Je vous remercie tout d’abord d’avoir trouvé stimulant mon message, en espérant que certaines de ses expressions n’étaient pas trop vives ou inutilement blessantes.
Je pense que nous sommes certainement d’accord sur beaucoup de choses même si souvent je n’exprimerais pas les choses de votre façon.
Vous parlez très légitimement de la différence qui peut exister entre les Pères et la façon dont on se les représente à une époque donnée ; mais cela reste valable à quelque époque que ce soit, y compris la nôtre, chacun projetant sur les origines chrétiennes son idéal ecclésial, et je ne m’imagine pas pour ma part donner quelque leçon à Rancé, à Bossuet ou à n’importe quel spirituel ou théologien du Grand Siècle sur ce qu’était l’authentique esprit des Pères, dont ils possédaient une connaissance vivante et approfondie. D’une certaine manière, dans les limites bien sûr de l’orthodoxie de la foi, des traditions théologiques et du respect de la discipline ecclésiastique, il est parfaitement légitime qu’une époque s’approprie les Pères ou les docteurs médiévaux (je pense notamment à saint Thomas) en fonction de ses besoins intellectuels et pastoraux et de sa sensibilité religieuse. C’est d’ailleurs à mon sens paradoxalement le problème principal du « retour aux sources » du milieu du siècle dernier, qui a surtout détruit un ensemble de pratiques théologiques (ou liturgiques) sans doute imparfaites, mais vivantes, enracinées dans la vie de l’Église, au profit de « sources » en réalité asséchées car reléguées au musée des doctrines mortes : il est assez significatif qu’on trouve un certain nombre de théologiens aujourd’hui qui se gargarisent du « retour aux Pères » mais ne les citent jamais. Le « renouveau » était surtout destructif, il a donc été englouti dans son propre triomphe.

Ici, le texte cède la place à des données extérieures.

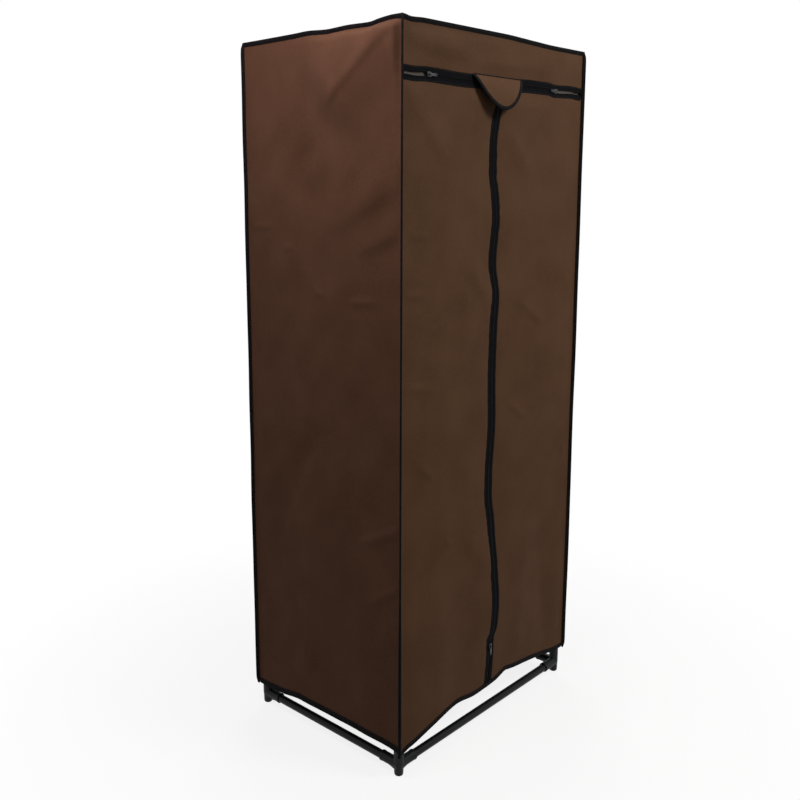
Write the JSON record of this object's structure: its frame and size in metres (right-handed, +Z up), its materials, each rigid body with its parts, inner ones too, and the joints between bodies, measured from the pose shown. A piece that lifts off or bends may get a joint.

On pourrait ajouter d’ailleurs qu’un grand nombre d’idées que les théologiens du « renouveau » se vantent imprudemment d’avoir redécouvertes se trouvent explicitement chez les auteurs qu’ils méprisent, le meilleur exemple en étant le P. Garrigou-Lagrange. Celui-ci, en théologie spirituelle, critiquait la disjonction opérée par Scaramelli au XVIIIe siècle entre l’ascétique et la mystique et rappelait la vocation de tous les baptisés à la sainteté ; en théologie morale, il s’opposait à une réduction de la morale à un exposé des commandements en insistant sur le rôle de la béatitude et des vertus ; toute son œuvre vise à établir des liens entre la théologie spéculative et la vie spirituelle ; s’il ne s’est pas beaucoup occupé d’ecclésiologie, il estimait qu’il ne fallait pas se borner à la théologie des notes de l’Église développée pour contrer la Réforme protestante, mais la compléter par une théologie du Corps mystique, etc. Autrement dit, il existait, au sein du courant qu’on assimile caricaturalement aux pires rigidités de l’avant-Concile, de fortes potentialités authentiquement réformatrices.

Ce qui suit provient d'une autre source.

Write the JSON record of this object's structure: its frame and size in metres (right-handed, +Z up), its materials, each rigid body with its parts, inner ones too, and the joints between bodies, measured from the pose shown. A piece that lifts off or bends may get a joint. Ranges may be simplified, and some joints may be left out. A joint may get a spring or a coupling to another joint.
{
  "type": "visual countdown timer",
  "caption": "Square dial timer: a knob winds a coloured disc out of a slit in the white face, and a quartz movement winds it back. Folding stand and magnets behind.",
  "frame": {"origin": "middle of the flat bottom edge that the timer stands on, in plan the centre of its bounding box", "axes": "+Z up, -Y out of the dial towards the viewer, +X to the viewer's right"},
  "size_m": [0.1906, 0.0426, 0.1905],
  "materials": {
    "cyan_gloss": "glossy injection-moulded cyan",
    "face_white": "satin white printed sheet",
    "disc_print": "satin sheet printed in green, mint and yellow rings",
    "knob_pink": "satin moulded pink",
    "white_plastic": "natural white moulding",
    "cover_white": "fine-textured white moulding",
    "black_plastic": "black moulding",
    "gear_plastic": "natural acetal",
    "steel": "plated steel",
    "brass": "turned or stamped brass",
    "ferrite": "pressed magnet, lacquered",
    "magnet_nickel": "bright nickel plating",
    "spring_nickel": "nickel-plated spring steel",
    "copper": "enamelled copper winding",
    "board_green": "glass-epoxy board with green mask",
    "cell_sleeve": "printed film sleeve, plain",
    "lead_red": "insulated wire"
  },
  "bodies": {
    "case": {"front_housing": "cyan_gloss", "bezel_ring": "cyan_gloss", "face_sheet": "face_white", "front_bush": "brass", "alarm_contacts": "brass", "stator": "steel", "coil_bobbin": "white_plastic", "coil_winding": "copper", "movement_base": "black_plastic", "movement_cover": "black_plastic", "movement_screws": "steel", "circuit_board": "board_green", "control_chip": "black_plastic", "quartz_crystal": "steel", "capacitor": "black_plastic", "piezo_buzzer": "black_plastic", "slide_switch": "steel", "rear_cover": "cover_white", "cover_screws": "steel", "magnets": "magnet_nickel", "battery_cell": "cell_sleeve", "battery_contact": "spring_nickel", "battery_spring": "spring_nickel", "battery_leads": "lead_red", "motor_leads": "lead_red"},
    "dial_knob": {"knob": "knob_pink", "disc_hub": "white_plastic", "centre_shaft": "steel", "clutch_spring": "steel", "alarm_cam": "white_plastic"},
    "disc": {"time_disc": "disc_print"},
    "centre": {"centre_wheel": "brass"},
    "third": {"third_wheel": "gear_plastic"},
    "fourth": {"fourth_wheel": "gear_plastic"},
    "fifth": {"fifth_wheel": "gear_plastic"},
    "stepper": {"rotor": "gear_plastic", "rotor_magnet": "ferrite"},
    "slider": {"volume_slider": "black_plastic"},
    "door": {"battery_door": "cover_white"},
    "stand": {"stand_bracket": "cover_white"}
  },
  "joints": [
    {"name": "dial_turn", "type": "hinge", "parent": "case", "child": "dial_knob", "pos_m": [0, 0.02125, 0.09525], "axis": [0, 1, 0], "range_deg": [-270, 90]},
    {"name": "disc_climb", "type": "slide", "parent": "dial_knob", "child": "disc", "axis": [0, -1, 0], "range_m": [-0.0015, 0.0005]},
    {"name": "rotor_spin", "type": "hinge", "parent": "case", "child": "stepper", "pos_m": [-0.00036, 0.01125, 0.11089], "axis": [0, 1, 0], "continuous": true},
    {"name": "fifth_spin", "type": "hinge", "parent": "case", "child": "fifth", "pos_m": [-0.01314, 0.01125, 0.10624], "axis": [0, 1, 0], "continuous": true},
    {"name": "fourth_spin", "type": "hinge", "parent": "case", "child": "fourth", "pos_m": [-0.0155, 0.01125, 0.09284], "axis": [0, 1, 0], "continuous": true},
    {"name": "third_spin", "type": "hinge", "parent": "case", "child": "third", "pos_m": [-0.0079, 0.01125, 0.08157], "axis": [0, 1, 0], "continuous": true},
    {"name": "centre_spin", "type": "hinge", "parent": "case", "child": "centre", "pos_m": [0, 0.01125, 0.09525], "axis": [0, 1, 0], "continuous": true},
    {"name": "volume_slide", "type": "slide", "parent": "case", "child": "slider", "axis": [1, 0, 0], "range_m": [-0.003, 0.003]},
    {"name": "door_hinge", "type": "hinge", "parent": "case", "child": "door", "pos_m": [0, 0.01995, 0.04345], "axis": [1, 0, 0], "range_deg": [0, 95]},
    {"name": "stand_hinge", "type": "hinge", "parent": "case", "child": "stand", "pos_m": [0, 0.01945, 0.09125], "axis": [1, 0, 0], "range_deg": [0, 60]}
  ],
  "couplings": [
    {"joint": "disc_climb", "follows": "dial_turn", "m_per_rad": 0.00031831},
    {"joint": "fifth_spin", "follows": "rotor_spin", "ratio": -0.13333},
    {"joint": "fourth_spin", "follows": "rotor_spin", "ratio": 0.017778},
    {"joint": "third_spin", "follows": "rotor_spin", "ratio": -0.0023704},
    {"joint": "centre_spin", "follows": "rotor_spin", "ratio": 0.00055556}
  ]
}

De même, le XIXe siècle, s’il n’est évidemment pas le plus grand siècle de l’intelligence chrétienne, est à mon sens souvent un peu caricaturé, mais développer ce point m’entraînerait trop loin du sujet.

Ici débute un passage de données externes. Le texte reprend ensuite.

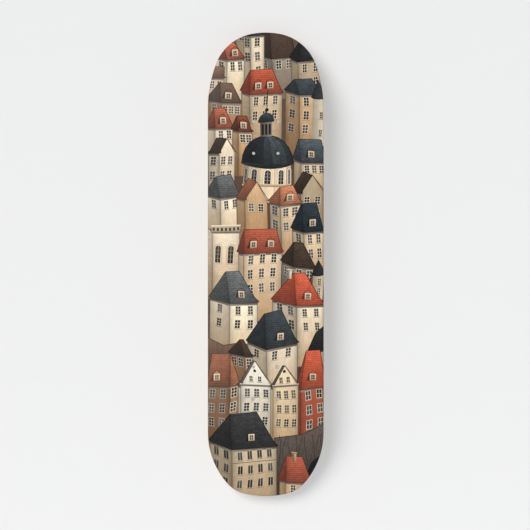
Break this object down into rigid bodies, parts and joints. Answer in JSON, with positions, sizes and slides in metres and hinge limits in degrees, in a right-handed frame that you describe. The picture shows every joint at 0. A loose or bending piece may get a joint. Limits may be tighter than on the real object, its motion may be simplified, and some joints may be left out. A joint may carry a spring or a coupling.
{
  "type": "skateboard deck",
  "caption": "Bare double-kick skateboard deck, concave across, pressed from maple veneers with a printed film underneath and drilled for trucks at both ends.",
  "frame": {"origin": "middle of the tail truck's bolt pattern, on the wooden underside of the deck", "axes": "+Z along the deck towards the tail tip, +Y through the deck from its printed underside to its riding face, +X across it, to the right when facing the print with the tail up"},
  "size_m": [0.1968, 0.0567, 0.7897],
  "materials": {
    "face_maple": "clear satin lacquer, long grain",
    "core_maple": "sanded long-grain ply edge under clear lacquer",
    "cross_maple": "sanded end-grain ply edge under clear lacquer",
    "printed_film": "satin heat-transfer film with a painted townscape pattern"
  },
  "bodies": {
    "root": {"bottom_face_veneer": "face_maple", "lower_core_veneer": "core_maple", "lower_cross_veneer": "cross_maple", "middle_core_veneer": "core_maple", "upper_cross_veneer": "cross_maple", "upper_core_veneer": "core_maple", "top_face_veneer": "face_maple", "graphic_film": "printed_film"}
  },
  "joints": []
}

Sur le problème de l’exercice de l’universalité de la juridiction du pape, je pense être sur le fond entièrement d’accord avec vous, mais j’ajoute que l’ingérence permanente du pontife romain dans la vie des Églises particulières est un fait singulièrement récent qui procède précisément de la rupture des équilibres qu’avait su conserver le système tridentin. Pie IX lui-même s’en était gardé et avait donné son approbation à la fameuse lettre de l’épiscopat allemand de 1875.
Au début des années 1960, le doyen Latreille faisait remarquer à Christiane Marcilhacy que dans sa thèse sur le diocèse d’Orléans sous l’épiscopat de Mgr Dupanloup, elle reprochait au fond aux pieux catholiques du milieu du XIXe siècle de n’être pas des militants d’Action catholique du milieu du XXe siècle. Même si je me doute bien que ce ne sont pas vos intentions, je pense qu’il faut prendre garde à ne pas juger de haut ceux qui nous ont précédés dans la foi (souvent avec beaucoup plus de ferveur que nous, en tout cas que moi) en oubliant la raison d’être souvent pressante, et souvent l’utilité alors très réelle de ce qui aujourd’hui nous paraît critiquable : ce qui impose de la mesure et de la circonspection ; ce qui impose aussi d’être autant que possible lucide sur soi-même en évitant de confondre ce qui, au fond, nous plaît et nous intéresse et ce qui constitue l’intérêt véritable de l’֤Église, des âmes et de la religion.